We have implemented our own queue optimization mechanism. The one in Teamcity doesn’t work very well on our numbers. Speaking in numbers:
- We collect about 5,000 builds every day. This is about 500 machine hours of work.
- The three millionth build was a month ago.
- We have 50+ build servers in 10 different locations.
- 40+ mobile devices on a test bench.
- Exactly 1 Teamcity server.
CI as a Service
CI in AppSoft is a service. There are many projects, many ideas.
We optimize the time from getting the build into the queue until the end of its execution, because that’s exactly what “build time” is considered by the user of the service, the developer. This allows us to search and find a balance between the build time and the time it spent in the queue. It seems logical that with the growth of the company and the number of projects, the build farm that collects these projects will also grow. But thanks to optimizations, the farm’s growth rate is far behind the company’s growth rate.
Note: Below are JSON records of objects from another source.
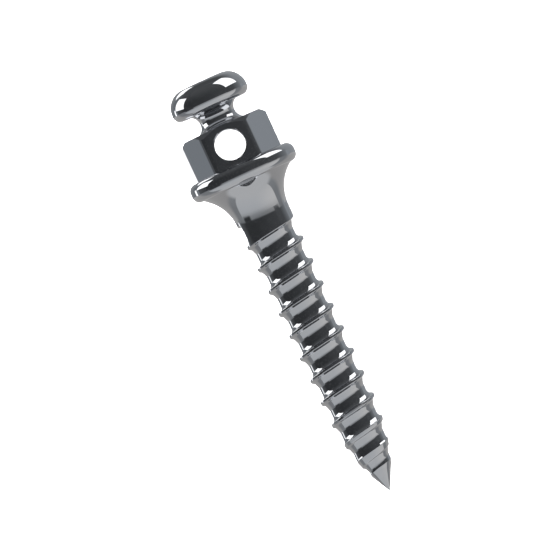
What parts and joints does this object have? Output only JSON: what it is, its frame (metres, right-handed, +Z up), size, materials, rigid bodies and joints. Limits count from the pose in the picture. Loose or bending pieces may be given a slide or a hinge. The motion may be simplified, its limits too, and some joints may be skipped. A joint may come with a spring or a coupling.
{
  "type": "orthodontic mini screw",
  "caption": "One-piece self-drilling bone screw: button head over a neck groove, hexagon with a cross hole, round flange, flared collar and tapered right-hand thread.",
  "frame": {"origin": "middle of the floor area under the screw as it lies at rest", "axes": "+X along the screw from the head to the point, +Z up; the wire hole opens upwards, rolled 13.6 degrees towards +Y and leaning with the screw by its resting tilt"},
  "size_m": [0.0128, 0.0032, 0.0032],
  "materials": {
    "polished_titanium": "mirror polished"
  },
  "bodies": {
    "root": {"mini_screw": "polished_titanium"}
  },
  "joints": []
}
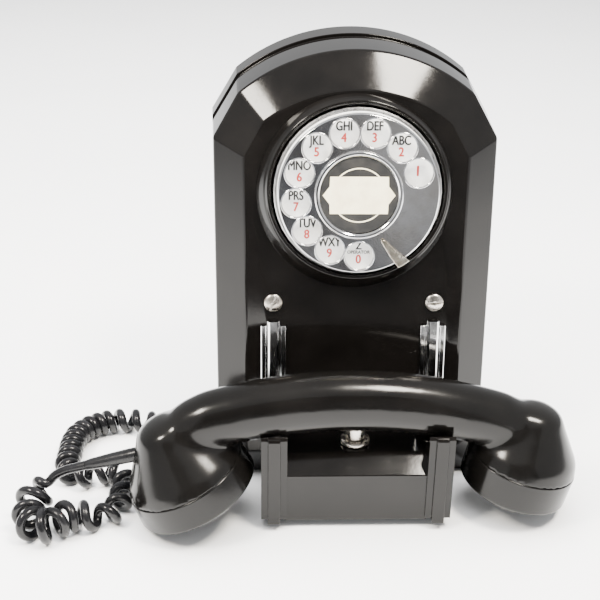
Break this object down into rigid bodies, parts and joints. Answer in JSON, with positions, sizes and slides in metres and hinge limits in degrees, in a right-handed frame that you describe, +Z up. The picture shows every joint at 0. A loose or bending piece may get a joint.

Any optimization begins with monitoring and a methodical collection of statistics. We collect a lot of statistics and we know absolutely everything about our builds. But in addition to the volume of the build farm, there is also a team that supports the CI system and makes it so that no one needs to think about where the builds come from.
Process optimization in this team is also an interesting and entertaining process. For example, we write tests for setting configurations of builds, because there are many of these configurations, without similar tests it is not easy to find all the places that need to be edited. For almost any changes, we first write a test, and then we make them, i.e., in fact, we have TDD. There are many processes related to duty, incident management, scheduling the flow of incoming tasks.
Developers should focus on creating great and successful games without worrying about where the builds come from. For this, AppSoft has a CI. There must be a goal that you want to achieve with Continuous Integration, a problem that needs to be solved. It is important not to come up with a problem, namely to find it. And when you find it, remember our experience and do better.